┏━━

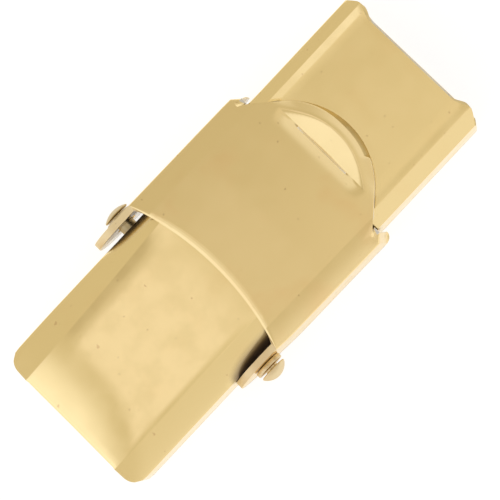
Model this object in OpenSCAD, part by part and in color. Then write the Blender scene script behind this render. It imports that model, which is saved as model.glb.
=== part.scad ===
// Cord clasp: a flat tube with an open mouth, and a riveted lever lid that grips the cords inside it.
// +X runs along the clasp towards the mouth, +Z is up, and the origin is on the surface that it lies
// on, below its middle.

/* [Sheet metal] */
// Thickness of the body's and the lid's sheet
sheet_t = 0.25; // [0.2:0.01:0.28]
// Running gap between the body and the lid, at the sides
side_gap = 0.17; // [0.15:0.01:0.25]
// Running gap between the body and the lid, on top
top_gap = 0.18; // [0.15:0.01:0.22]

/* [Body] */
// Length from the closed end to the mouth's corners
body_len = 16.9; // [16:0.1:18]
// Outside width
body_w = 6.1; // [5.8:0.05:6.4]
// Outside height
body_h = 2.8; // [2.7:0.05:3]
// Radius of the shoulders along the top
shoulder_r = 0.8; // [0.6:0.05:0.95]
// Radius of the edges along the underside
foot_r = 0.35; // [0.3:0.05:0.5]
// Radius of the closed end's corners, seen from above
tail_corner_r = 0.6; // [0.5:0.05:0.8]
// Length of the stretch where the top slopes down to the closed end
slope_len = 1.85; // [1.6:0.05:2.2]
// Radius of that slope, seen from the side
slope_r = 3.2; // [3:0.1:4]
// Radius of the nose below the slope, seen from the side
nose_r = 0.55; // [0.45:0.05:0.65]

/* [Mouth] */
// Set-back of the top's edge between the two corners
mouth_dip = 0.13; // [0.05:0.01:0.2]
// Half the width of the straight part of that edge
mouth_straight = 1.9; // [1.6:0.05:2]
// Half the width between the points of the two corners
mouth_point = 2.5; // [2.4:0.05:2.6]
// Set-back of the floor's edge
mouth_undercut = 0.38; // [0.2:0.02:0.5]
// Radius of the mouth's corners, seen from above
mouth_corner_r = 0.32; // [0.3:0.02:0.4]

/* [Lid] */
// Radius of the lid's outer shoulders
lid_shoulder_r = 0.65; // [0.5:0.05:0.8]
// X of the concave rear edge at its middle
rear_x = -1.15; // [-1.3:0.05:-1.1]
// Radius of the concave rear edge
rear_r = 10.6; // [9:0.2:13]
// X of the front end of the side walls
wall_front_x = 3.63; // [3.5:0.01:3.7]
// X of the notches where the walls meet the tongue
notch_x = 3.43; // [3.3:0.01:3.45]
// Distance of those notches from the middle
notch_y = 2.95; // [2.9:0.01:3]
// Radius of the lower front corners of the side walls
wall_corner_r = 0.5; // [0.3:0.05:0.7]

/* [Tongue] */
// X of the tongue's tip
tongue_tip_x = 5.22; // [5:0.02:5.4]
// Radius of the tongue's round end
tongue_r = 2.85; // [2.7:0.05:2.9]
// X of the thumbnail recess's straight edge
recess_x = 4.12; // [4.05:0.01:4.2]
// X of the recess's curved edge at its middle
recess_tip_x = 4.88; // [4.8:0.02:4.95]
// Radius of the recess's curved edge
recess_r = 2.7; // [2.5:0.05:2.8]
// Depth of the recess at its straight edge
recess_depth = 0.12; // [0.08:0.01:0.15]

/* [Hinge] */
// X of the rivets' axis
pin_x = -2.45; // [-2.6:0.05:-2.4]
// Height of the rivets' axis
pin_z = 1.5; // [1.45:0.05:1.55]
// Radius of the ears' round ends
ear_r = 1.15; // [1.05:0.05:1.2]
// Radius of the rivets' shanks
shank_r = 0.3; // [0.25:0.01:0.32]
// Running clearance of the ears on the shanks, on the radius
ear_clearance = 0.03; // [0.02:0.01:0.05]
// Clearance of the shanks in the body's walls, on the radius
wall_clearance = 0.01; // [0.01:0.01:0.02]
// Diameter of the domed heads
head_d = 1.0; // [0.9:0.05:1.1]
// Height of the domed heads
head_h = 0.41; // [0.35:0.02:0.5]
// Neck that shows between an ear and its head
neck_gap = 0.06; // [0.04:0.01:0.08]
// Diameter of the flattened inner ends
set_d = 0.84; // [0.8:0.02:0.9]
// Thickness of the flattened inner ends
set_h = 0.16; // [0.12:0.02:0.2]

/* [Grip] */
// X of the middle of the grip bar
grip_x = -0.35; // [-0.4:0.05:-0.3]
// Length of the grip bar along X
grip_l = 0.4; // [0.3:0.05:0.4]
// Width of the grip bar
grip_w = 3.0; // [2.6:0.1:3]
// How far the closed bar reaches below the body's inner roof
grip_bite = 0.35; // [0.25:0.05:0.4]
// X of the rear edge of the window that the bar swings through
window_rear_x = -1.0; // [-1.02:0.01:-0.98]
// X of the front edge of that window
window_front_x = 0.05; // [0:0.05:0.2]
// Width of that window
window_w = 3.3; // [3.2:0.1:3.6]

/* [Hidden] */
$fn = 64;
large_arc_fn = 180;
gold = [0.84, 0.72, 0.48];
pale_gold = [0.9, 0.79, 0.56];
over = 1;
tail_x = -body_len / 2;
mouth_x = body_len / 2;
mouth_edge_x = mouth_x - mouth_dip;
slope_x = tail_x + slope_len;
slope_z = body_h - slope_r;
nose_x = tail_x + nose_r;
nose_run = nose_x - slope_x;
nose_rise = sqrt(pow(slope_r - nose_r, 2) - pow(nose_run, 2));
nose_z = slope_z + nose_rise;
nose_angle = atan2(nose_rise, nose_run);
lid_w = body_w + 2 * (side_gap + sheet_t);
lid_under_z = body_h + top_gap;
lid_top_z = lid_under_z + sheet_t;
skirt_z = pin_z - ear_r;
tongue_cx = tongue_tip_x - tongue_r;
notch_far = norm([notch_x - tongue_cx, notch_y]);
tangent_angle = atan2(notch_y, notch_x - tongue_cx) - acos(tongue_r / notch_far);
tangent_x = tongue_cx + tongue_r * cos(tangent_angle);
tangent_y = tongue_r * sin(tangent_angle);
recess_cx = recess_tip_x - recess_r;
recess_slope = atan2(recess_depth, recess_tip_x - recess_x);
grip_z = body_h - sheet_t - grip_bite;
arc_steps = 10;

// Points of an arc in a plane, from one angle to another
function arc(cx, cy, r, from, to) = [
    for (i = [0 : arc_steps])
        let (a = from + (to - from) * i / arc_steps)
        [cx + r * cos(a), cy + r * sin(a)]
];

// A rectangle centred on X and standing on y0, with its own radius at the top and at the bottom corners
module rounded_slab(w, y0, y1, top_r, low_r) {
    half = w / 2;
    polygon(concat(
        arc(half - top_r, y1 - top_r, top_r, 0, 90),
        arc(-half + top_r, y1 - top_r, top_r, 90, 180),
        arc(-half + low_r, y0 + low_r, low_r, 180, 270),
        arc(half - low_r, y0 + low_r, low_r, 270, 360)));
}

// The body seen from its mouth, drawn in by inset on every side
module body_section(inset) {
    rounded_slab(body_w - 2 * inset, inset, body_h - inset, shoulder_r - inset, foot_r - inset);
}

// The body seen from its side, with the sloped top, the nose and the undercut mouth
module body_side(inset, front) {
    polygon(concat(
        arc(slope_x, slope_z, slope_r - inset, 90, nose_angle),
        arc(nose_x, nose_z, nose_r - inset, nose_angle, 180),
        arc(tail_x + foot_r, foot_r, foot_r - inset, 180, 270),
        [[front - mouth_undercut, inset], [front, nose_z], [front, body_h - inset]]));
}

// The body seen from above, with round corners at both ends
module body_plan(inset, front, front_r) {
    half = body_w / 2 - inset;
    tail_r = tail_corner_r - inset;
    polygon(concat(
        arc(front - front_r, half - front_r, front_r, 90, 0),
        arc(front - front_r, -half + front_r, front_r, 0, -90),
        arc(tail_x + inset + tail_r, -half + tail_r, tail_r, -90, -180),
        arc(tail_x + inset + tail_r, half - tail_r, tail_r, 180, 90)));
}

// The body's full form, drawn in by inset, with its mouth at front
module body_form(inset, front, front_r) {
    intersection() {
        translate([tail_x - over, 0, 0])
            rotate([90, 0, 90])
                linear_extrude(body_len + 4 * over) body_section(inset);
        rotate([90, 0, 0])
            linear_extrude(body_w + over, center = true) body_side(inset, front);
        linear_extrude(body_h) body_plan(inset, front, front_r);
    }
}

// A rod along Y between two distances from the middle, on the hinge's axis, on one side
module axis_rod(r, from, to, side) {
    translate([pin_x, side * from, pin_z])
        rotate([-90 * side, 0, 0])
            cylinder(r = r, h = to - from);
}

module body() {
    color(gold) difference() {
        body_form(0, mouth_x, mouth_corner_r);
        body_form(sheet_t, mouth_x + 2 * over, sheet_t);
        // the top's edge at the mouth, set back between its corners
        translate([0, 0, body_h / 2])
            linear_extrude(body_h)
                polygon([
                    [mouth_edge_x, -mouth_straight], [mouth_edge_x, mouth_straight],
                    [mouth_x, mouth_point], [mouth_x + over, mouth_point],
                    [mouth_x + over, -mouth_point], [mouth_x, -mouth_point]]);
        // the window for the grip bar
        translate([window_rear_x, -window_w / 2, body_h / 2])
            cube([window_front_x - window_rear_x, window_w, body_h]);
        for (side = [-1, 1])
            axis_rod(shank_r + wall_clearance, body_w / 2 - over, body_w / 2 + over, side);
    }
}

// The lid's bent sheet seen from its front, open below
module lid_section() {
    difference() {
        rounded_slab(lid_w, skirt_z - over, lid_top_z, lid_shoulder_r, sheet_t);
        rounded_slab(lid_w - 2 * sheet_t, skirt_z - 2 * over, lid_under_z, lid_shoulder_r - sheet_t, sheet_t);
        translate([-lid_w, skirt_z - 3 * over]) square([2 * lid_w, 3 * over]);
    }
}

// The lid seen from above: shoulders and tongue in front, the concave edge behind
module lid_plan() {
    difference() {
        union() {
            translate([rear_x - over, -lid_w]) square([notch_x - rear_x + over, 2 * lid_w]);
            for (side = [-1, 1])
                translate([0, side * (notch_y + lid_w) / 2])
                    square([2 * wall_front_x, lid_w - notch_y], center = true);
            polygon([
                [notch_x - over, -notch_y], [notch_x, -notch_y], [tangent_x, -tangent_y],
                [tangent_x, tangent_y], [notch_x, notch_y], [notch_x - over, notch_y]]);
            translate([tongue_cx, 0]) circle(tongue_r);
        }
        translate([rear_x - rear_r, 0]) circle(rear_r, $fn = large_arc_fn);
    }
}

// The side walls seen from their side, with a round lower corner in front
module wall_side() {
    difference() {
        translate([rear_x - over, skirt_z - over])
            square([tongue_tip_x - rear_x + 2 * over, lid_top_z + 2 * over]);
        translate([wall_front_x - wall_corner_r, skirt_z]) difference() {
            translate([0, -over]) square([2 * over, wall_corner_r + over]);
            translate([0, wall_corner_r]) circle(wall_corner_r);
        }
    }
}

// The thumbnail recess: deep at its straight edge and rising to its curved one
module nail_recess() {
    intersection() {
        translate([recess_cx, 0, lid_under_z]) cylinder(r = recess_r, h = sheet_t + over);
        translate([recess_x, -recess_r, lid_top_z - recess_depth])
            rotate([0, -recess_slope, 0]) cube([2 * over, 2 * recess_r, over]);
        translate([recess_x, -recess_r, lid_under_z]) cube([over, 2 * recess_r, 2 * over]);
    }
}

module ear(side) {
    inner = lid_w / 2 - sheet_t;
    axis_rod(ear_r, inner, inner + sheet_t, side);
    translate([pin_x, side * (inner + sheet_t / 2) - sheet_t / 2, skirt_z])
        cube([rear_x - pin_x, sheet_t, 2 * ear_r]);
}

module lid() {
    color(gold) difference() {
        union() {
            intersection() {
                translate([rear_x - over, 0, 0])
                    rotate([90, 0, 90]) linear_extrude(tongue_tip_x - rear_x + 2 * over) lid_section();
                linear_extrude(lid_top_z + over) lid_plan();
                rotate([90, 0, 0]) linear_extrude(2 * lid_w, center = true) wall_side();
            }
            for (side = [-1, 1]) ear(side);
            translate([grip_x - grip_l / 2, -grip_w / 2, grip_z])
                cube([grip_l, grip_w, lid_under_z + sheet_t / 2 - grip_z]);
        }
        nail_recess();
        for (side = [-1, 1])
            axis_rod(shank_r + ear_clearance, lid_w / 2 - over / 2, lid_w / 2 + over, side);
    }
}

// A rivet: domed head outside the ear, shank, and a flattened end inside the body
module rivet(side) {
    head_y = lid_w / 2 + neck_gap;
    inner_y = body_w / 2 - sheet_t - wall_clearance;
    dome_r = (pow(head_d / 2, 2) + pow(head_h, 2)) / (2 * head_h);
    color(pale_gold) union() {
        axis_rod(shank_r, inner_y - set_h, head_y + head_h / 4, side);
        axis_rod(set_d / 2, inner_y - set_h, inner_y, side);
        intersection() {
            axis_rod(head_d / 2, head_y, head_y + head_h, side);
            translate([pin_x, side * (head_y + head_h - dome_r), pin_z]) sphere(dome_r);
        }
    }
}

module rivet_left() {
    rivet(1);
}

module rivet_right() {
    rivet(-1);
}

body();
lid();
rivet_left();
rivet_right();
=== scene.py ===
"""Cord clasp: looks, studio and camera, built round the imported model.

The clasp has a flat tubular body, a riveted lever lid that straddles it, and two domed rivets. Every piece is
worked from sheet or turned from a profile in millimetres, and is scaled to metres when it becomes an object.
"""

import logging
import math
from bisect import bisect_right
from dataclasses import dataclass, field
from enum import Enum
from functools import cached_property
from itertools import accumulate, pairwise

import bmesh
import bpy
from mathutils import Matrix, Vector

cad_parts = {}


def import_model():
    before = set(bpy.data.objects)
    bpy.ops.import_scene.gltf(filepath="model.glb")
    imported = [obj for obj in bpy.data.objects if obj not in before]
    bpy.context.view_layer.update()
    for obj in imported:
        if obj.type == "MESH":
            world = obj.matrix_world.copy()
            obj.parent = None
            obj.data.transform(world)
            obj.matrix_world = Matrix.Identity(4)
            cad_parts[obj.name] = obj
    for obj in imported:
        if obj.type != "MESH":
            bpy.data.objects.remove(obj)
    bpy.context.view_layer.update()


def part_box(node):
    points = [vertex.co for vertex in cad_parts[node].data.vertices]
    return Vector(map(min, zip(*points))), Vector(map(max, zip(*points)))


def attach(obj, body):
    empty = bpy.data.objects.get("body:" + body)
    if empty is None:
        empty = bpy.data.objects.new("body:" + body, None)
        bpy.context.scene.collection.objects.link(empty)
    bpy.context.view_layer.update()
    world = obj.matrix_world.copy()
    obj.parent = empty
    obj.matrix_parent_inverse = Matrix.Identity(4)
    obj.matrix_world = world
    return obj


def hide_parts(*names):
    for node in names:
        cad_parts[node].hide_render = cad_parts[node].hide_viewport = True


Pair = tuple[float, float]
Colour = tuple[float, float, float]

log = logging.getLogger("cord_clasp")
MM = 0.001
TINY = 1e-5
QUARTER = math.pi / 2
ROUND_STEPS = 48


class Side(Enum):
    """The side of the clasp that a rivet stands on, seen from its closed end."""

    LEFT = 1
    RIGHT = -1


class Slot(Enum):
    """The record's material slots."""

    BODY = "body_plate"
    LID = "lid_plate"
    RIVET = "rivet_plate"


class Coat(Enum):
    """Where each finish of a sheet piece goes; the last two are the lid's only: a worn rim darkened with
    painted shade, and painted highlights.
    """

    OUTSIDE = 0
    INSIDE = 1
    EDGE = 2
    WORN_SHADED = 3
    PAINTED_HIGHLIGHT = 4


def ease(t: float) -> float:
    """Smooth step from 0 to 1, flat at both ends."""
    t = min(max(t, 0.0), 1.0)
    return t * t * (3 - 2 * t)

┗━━

§ **GOAL OF THE EXERCISE**: Nothing but the lines from the line that contains "inside the body" through the line that contains "points = [vertex.co" should be given again, each exactly as it stands, both ends included.

§ **RESPONSE TO THE TASK**:
// A rivet: domed head outside the ear, shank, and a flattened end inside the body
module rivet(side) {
    head_y = lid_w / 2 + neck_gap;
    inner_y = body_w / 2 - sheet_t - wall_clearance;
    dome_r = (pow(head_d / 2, 2) + pow(head_h, 2)) / (2 * head_h);
    color(pale_gold) union() {
        axis_rod(shank_r, inner_y - set_h, head_y + head_h / 4, side);
        axis_rod(set_d / 2, inner_y - set_h, inner_y, side);
        intersection() {
            axis_rod(head_d / 2, head_y, head_y + head_h, side);
            translate([pin_x, side * (head_y + head_h - dome_r), pin_z]) sphere(dome_r);
        }
    }
}

module rivet_left() {
    rivet(1);
}

module rivet_right() {
    rivet(-1);
}

body();
lid();
rivet_left();
rivet_right();
=== scene.py ===
"""Cord clasp: looks, studio and camera, built round the imported model.

The clasp has a flat tubular body, a riveted lever lid that straddles it, and two domed rivets. Every piece is
worked from sheet or turned from a profile in millimetres, and is scaled to metres when it becomes an object.
"""

import logging
import math
from bisect import bisect_right
from dataclasses import dataclass, field
from enum import Enum
from functools import cached_property
from itertools import accumulate, pairwise

import bmesh
import bpy
from mathutils import Matrix, Vector

cad_parts = {}


def import_model():
    before = set(bpy.data.objects)
    bpy.ops.import_scene.gltf(filepath="model.glb")
    imported = [obj for obj in bpy.data.objects if obj not in before]
    bpy.context.view_layer.update()
    for obj in imported:
        if obj.type == "MESH":
            world = obj.matrix_world.copy()
            obj.parent = None
            obj.data.transform(world)
            obj.matrix_world = Matrix.Identity(4)
            cad_parts[obj.name] = obj
    for obj in imported:
        if obj.type != "MESH":
            bpy.data.objects.remove(obj)
    bpy.context.view_layer.update()


def part_box(node):
    points = [vertex.co for vertex in cad_parts[node].data.vertices]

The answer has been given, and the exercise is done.